El recuerdo apareció de manera nítida mientras yacía en la cama tratando de dormir. Ni siquiera sé cómo llegué a él, pero ahí me vi, tan claramente como si fuera entonces. Sentí el mármol del suelo, el eco de los altos techos, el edificio imponente que habíamos hecho nuestro, el jardín interior y los pajarillos revoloteando de buena mañana entre la luz oblicua de un sol todavía bajo. Caminaba envuelto en una sudadera blanca, mi favorita por aquel entonces, y un pantalón verde de esos que jamás volverías a ponerte.

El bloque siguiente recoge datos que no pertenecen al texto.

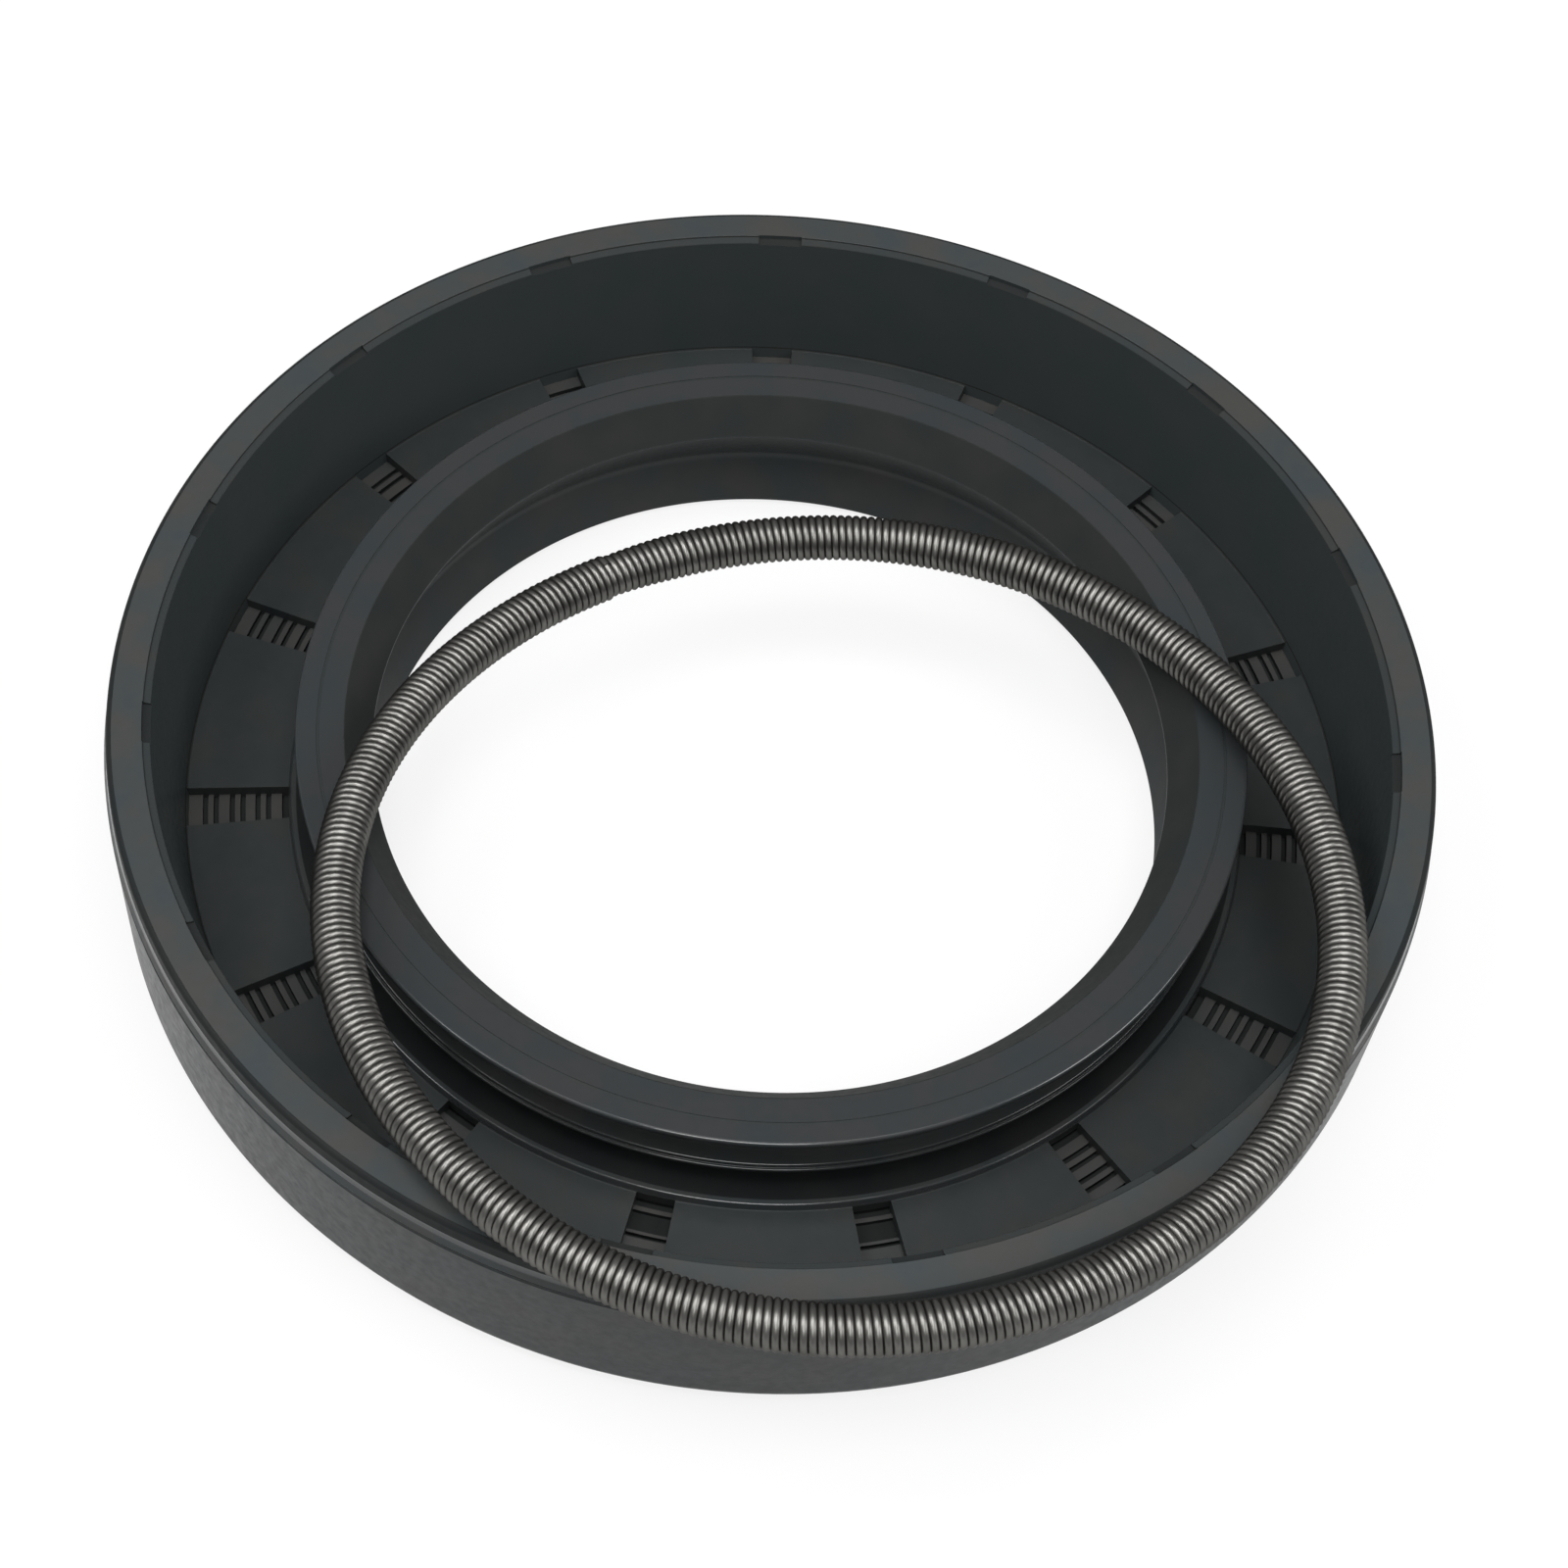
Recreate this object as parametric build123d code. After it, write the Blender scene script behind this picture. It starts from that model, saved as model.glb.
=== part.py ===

De repente pude sentirme como era, parte de una comunidad azarosa y revuelta que compartía la mitad de cada día entre clases, que eternizaba la media hora del recreo entre risas y conversaciones que ahora parecen tan lejanas. El barrio, el instituto; lo conocido, lo que te pertenece. Algo de todo aquello se va perdiendo, al menos para el pájaro que huye lejos.
Me acuerdo entonces de aquella niña en La gente del arrozal de Rithy Panh, que pregunta a su padre qué hay más allá de su arrozal. La montaña Boko, hija, donde hace mucho frío, al hablar sale humo por la boca, de las rocas mana agua tan fría que no puedes lavarte y es tan alta que, si alargas la mano, puedes incluso tocar las nubes. El rostro de la niña, que escucha atenta, muestra en sus ojos el inmenso vacío por llenar, el hambre de mundo y, a la vez, la indefensión y la inocencia ante lo desconocido. Resuelta, mira al horizonte con una mirada extraña, desde una distancia ignota.
No sabe ella cuántos lugares ha de conocer, ni que ninguno será como el arrozal.